On 20 July 2020, notice was given that the Minister of Employment and Labour intends to introduce the Employment Equity Amendment Bill to the National Assembly in upcoming months. The proposed Bill seeks to amend the Employment Equity Act 55 of 1998 in several significant respects. One such amendment is the introduction of enforceable sectoral numerical goals and targets to ensure equitable representation of designated groups in businesses in certain economic sectors.

These sectoral numerical goals and targets will be introduced by the application of the newly inserted Section 15A. This section allows the Minister to define certain national economic sectors and establish “headcount targets” that must be met by the designated employers in these sectors. The Minister will set these targets by issuing a Draft Notice which outlines the numerical targets for the 6 occupational levels in these businesses. These numerical targets will be identified by taking into consideration particular criteria which will be outlined in yet to be published regulations to the Act. Once the Draft Notice has been published, any interested parties will have 30 days to comment on the notice and voice any concerns they may have regarding the numerical targets to be met. The Minister will consider the submissions made by the public and, thereafter, a Final Notice will be published containing the Minster’s final decisions. How the Bill intends to “enforce” the numerical goals and targets appears to be by way of a system of compliance notices and fines.

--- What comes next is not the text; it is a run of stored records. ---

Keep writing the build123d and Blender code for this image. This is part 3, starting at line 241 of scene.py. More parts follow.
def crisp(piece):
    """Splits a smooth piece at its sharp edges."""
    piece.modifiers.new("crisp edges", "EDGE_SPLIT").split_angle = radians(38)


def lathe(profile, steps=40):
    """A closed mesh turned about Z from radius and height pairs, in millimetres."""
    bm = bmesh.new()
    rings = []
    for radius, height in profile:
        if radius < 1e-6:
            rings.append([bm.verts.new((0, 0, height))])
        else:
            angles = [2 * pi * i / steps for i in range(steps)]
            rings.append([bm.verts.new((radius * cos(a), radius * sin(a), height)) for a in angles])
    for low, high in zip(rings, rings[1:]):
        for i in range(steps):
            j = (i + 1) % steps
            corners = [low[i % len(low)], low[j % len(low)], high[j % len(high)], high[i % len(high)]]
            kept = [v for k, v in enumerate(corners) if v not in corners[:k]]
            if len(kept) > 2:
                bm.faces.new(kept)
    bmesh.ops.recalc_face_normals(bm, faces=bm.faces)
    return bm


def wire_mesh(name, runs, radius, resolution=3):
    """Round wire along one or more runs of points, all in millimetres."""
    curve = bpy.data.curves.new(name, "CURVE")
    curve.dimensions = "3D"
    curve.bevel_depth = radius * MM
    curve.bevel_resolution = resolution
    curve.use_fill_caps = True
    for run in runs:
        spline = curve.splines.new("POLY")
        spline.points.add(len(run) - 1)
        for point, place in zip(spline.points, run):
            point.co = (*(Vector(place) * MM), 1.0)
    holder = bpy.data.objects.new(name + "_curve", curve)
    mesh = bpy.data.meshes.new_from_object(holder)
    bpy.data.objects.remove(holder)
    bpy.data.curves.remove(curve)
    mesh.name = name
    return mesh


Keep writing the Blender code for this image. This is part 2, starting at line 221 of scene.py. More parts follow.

Assumedly, the introduction of prescribed numerical targets by the Minister is intended to quicken transformation within the defined economic sectors and to remove the possibility for employers to evade equitable representation by setting low self-imposed goals and targets in their EEA13 Employment Equity Plans. However, it must be noted that the practical implications of this section are far reaching. Should this section be brought into force, employers in the defined economic sectors will no longer set their own numerical targets, in line with the Economically Active Population. Employers in these sectors may be faced with targets which are unattainable, and which do not take into consideration the financial circumstances of individual businesses or the prevailing demographics of the area in which they operate. The Bill provides that the Minister will identify national economic sectors and set numerical targets which ought to be met by employers within these sectors. However, it does not provide for varying demographics amongst South African Provinces.

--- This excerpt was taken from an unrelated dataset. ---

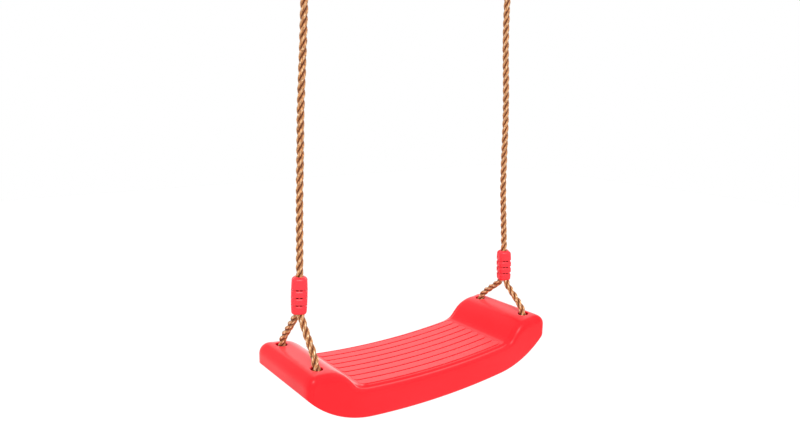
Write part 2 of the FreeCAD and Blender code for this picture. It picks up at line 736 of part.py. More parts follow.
def pivot_bolt(side):
    head = place(hexagon("bolt_head", "sheet.bolt_head"), f"-{STACK} - sheet.bolt_head")
    length = f"2 * {STACK} + sheet.nut_height + sheet.bolt_end"
    shank = cylinder("bolt_shank", "sheet.bolt_radius", length, X_AXIS)
    place(shank, f"-{STACK}")
    label = f"{side}_pivot_bolt"
    obj = fuse(label, [head, shank])
    place(obj, hang_x(side), "0", "sheet.pivot_level")
    return name_part(obj, label)


def pivot_nut(side):
    blank = place(hexagon("nut_blank", "sheet.nut_height"), STACK)
    thread = through_drill("nut_thread", "sheet.bolt_radius + sheet.thread_gap")
    label = f"{side}_pivot_nut"
    obj = cut(label, blank, thread)
    place(obj, hang_x(side), "0", "sheet.pivot_level")
    return name_part(obj, label)


def washers(side):
    discs = []
    for sign in (-1, 1):
        disc = cylinder("washer", "sheet.washer_radius", "sheet.washer_wall", X_AXIS * sign)
        discs.append(place(disc, f"{sign} * (sheet.ear_gap + sheet.ear_wall)"))
    pair = doc.addObject("Part::Compound", "washer_pair")
    pair.Links = discs
    bore = through_drill("washer_bore", "sheet.bolt_radius + sheet.washer_gap")
    label = f"{side}_washers"
    obj = cut(label, pair, bore)
    place(obj, hang_x(side), "0", "sheet.pivot_level")
    return name_part(obj, label)


# ---------------------------------------------------------------- whole swing
seat()
for side_name in SIDES:
    loop_rope(side_name)
    clamped_rope(side_name)
    main_rope(side_name)
    eye_rope(side_name)
    sleeves(side_name)
    thimble(side_name)
    hanger_link(side_name)
    bushes(side_name)
    bracket(side_name)
    pivot_bolt(side_name)
    pivot_nut(side_name)
    washers(side_name)
doc.recompute()

for item in doc.Objects:
    if "Invalid" in item.State or "Error" in item.State:
        raise RuntimeError(f"{item.Label} did not compute: {item.State}")
for item in kept:
    if item.Shape.isNull() or not item.Shape.isValid():
        raise RuntimeError(f"{item.Label} has no valid shape")

os.makedirs("parts", exist_ok=True)
for item in kept:
    item.Shape.exportStep(f"parts/{item.Label}.step")
    print(f"{item.Label}: {len(item.Shape.Solids)} solid(s), {item.Shape.Volume / 1000:.1f} cm3")
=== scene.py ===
import json
import math

import bmesh
import bpy
import numpy as np
from mathutils import Matrix, Vector

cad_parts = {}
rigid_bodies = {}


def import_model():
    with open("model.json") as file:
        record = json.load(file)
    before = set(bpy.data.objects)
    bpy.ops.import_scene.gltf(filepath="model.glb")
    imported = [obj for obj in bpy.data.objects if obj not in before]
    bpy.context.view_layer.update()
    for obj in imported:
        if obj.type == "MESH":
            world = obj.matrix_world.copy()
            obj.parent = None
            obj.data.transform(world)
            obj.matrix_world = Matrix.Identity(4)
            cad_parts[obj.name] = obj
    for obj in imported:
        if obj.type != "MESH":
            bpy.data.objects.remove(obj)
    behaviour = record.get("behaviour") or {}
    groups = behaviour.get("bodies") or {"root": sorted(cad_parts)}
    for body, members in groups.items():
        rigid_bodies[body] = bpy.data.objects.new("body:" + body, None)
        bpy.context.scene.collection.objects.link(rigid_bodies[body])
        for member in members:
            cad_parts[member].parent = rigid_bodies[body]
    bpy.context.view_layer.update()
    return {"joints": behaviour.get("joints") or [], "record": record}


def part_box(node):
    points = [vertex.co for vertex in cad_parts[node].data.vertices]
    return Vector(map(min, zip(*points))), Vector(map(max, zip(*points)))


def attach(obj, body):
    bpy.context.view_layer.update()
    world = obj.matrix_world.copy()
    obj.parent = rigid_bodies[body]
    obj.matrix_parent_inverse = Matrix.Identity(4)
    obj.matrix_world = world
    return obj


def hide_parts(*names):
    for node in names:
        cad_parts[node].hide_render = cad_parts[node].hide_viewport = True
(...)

This amendment appears to be in stark contrast with the policy decisions which should be made in light of the COVID-19 Pandemic. The outbreak, and accompanying Lockdown Regulations, has catalysed a recession in both the National and International Economies. For the foreseeable future it seems highly unlikely that economies will stabilise – undermining the ability of businesses to stay afloat and forcing an upward trajectory in the unemployment rate. Adding further red tape to the operation of business is likely to aggravate what is already a volatile state of affairs. Were these amendments to be fast-tracked, it is highly unlikely that employers will reach these targets – if they make any appointments in upcoming years at all. In light of the serious consequences the Amendment Bill may have for various industries in South Africa, the Notice publishing the Bill has not received the attention it ought to have received. Instead it has faded into obscurity as most businesses, and other social partners, attempt to recover from the ongoing COVID-19 Pandemic. May this have been the intention?